> [Aim]:
Word for word, restate every line of the material.

Entries with parts and joints:
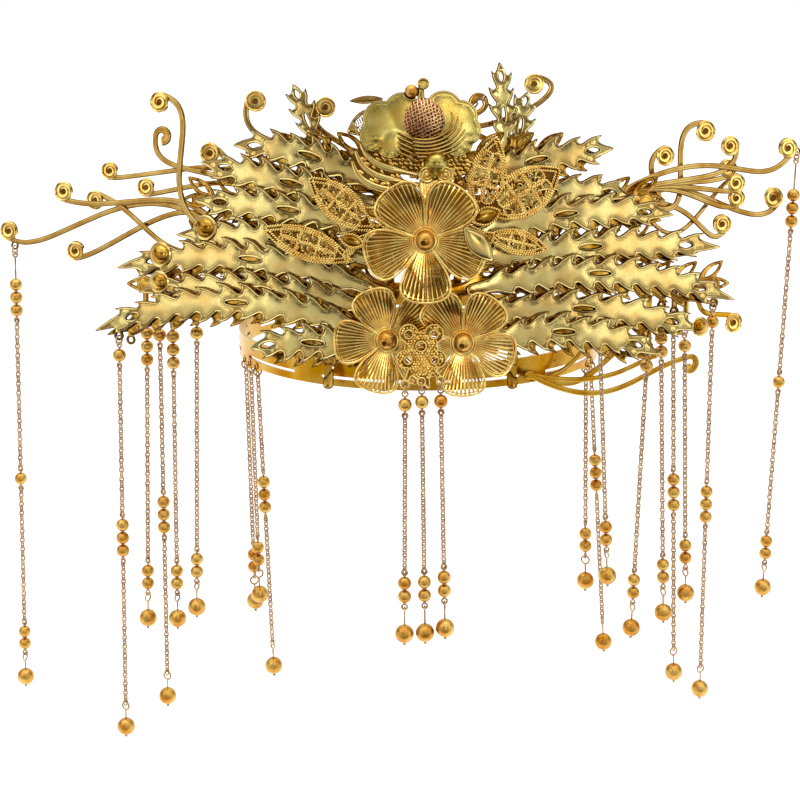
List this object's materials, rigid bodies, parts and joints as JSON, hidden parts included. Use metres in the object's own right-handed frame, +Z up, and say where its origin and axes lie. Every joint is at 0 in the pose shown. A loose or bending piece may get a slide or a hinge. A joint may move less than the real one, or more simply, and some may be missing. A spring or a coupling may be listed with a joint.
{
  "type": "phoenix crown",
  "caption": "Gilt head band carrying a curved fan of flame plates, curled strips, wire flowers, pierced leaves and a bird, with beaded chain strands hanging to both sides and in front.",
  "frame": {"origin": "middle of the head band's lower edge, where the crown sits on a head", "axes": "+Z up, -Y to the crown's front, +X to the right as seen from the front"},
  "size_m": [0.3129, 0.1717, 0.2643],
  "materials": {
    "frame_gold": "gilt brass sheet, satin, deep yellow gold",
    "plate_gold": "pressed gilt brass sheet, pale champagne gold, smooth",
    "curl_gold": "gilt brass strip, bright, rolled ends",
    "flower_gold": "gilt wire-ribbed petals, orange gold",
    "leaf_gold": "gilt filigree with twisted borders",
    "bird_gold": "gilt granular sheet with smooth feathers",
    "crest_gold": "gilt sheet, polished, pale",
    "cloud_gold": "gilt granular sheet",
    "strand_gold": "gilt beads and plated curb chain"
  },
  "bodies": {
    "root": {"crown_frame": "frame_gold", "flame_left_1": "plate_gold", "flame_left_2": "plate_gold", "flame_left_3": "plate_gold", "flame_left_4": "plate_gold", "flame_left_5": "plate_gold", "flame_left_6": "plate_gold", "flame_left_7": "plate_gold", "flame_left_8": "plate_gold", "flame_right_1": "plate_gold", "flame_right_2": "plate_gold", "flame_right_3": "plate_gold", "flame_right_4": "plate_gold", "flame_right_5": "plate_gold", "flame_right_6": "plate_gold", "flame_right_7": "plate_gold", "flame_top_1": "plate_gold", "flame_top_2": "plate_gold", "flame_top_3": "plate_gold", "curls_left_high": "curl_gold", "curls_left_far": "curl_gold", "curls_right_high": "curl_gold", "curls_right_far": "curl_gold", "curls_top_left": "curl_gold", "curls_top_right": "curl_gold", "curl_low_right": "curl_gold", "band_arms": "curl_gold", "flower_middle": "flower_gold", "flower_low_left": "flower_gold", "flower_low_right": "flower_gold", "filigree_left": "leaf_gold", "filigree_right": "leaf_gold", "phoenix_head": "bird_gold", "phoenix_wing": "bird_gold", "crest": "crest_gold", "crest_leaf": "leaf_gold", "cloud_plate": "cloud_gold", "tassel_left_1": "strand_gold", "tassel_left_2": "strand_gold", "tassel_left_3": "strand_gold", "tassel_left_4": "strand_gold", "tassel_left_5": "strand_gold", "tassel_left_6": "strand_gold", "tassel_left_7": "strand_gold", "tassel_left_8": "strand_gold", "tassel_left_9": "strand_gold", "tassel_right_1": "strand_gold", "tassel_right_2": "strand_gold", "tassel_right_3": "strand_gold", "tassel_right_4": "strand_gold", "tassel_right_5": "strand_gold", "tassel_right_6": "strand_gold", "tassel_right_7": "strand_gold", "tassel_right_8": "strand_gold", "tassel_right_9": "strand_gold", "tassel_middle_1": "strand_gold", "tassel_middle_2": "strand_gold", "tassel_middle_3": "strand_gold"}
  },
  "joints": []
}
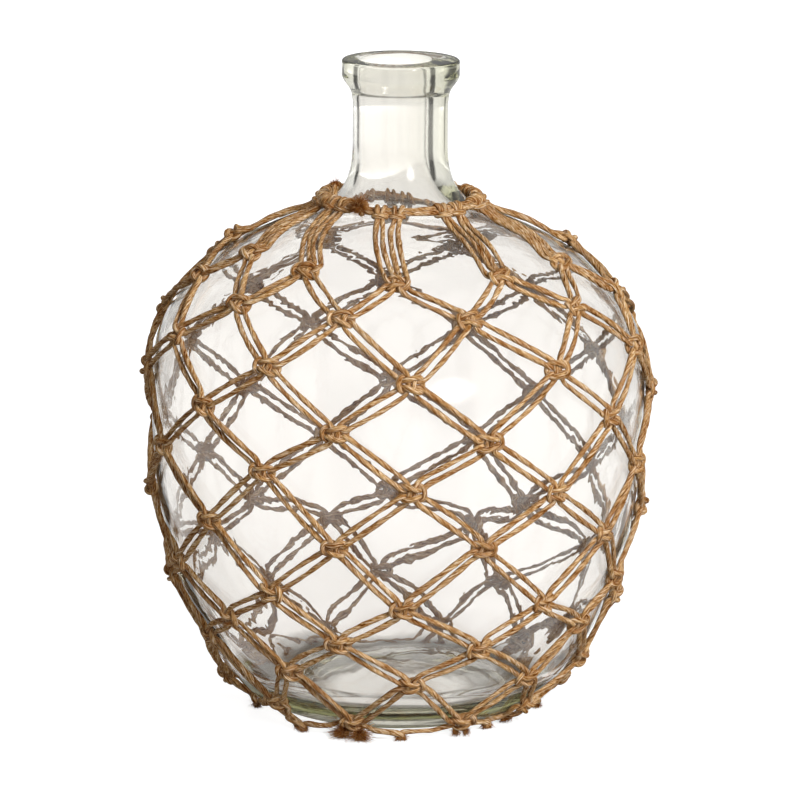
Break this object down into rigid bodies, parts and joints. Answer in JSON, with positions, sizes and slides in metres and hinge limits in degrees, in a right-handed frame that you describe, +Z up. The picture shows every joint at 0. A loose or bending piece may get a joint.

> [Reply to the task]:
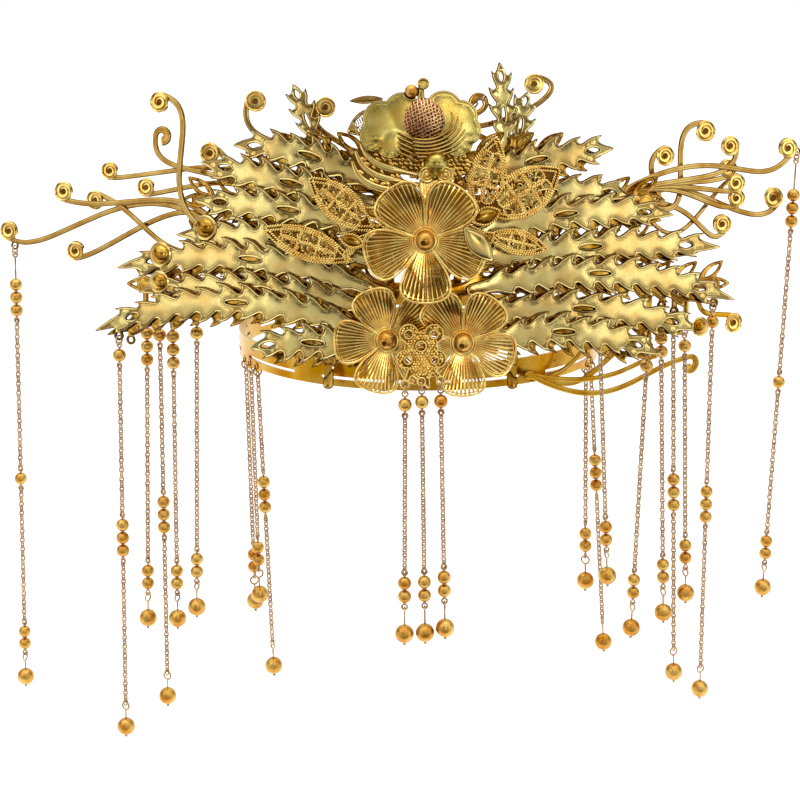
List this object's materials, rigid bodies, parts and joints as JSON, hidden parts included. Use metres in the object's own right-handed frame, +Z up, and say where its origin and axes lie. Every joint is at 0 in the pose shown. A loose or bending piece may get a slide or a hinge. A joint may move less than the real one, or more simply, and some may be missing. A spring or a coupling may be listed with a joint.
{
  "type": "phoenix crown",
  "caption": "Gilt head band carrying a curved fan of flame plates, curled strips, wire flowers, pierced leaves and a bird, with beaded chain strands hanging to both sides and in front.",
  "frame": {"origin": "middle of the head band's lower edge, where the crown sits on a head", "axes": "+Z up, -Y to the crown's front, +X to the right as seen from the front"},
  "size_m": [0.3129, 0.1717, 0.2643],
  "materials": {
    "frame_gold": "gilt brass sheet, satin, deep yellow gold",
    "plate_gold": "pressed gilt brass sheet, pale champagne gold, smooth",
    "curl_gold": "gilt brass strip, bright, rolled ends",
    "flower_gold": "gilt wire-ribbed petals, orange gold",
    "leaf_gold": "gilt filigree with twisted borders",
    "bird_gold": "gilt granular sheet with smooth feathers",
    "crest_gold": "gilt sheet, polished, pale",
    "cloud_gold": "gilt granular sheet",
    "strand_gold": "gilt beads and plated curb chain"
  },
  "bodies": {
    "root": {"crown_frame": "frame_gold", "flame_left_1": "plate_gold", "flame_left_2": "plate_gold", "flame_left_3": "plate_gold", "flame_left_4": "plate_gold", "flame_left_5": "plate_gold", "flame_left_6": "plate_gold", "flame_left_7": "plate_gold", "flame_left_8": "plate_gold", "flame_right_1": "plate_gold", "flame_right_2": "plate_gold", "flame_right_3": "plate_gold", "flame_right_4": "plate_gold", "flame_right_5": "plate_gold", "flame_right_6": "plate_gold", "flame_right_7": "plate_gold", "flame_top_1": "plate_gold", "flame_top_2": "plate_gold", "flame_top_3": "plate_gold", "curls_left_high": "curl_gold", "curls_left_far": "curl_gold", "curls_right_high": "curl_gold", "curls_right_far": "curl_gold", "curls_top_left": "curl_gold", "curls_top_right": "curl_gold", "curl_low_right": "curl_gold", "band_arms": "curl_gold", "flower_middle": "flower_gold", "flower_low_left": "flower_gold", "flower_low_right": "flower_gold", "filigree_left": "leaf_gold", "filigree_right": "leaf_gold", "phoenix_head": "bird_gold", "phoenix_wing": "bird_gold", "crest": "crest_gold", "crest_leaf": "leaf_gold", "cloud_plate": "cloud_gold", "tassel_left_1": "strand_gold", "tassel_left_2": "strand_gold", "tassel_left_3": "strand_gold", "tassel_left_4": "strand_gold", "tassel_left_5": "strand_gold", "tassel_left_6": "strand_gold", "tassel_left_7": "strand_gold", "tassel_left_8": "strand_gold", "tassel_left_9": "strand_gold", "tassel_right_1": "strand_gold", "tassel_right_2": "strand_gold", "tassel_right_3": "strand_gold", "tassel_right_4": "strand_gold", "tassel_right_5": "strand_gold", "tassel_right_6": "strand_gold", "tassel_right_7": "strand_gold", "tassel_right_8": "strand_gold", "tassel_right_9": "strand_gold", "tassel_middle_1": "strand_gold", "tassel_middle_2": "strand_gold", "tassel_middle_3": "strand_gold"}
  },
  "joints": []
}
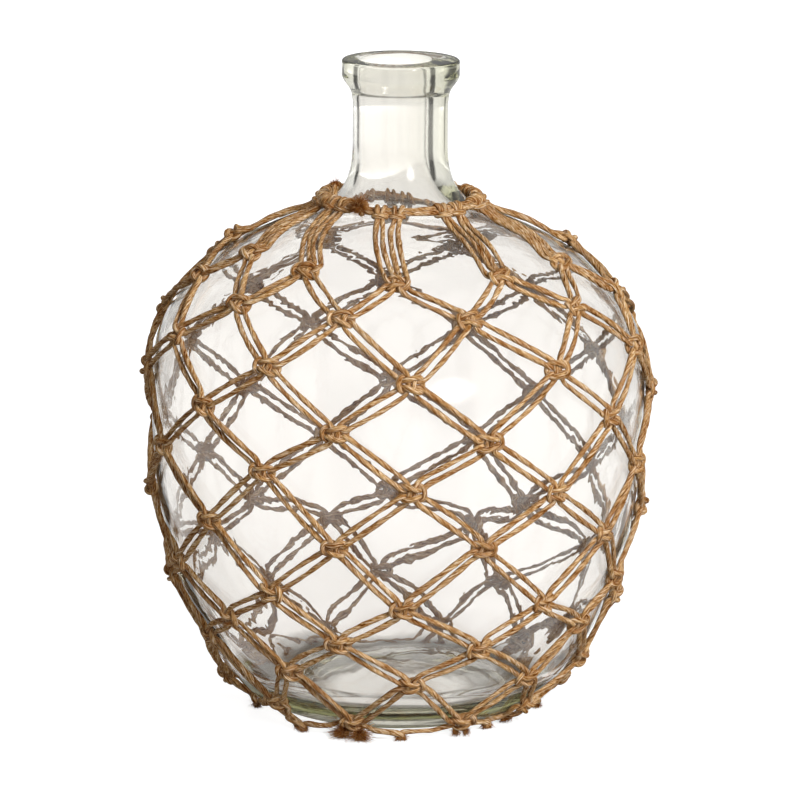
Break this object down into rigid bodies, parts and joints. Answer in JSON, with positions, sizes and slides in metres and hinge limits in degrees, in a right-handed frame that you describe, +Z up. The picture shows every joint at 0. A loose or bending piece may get a joint.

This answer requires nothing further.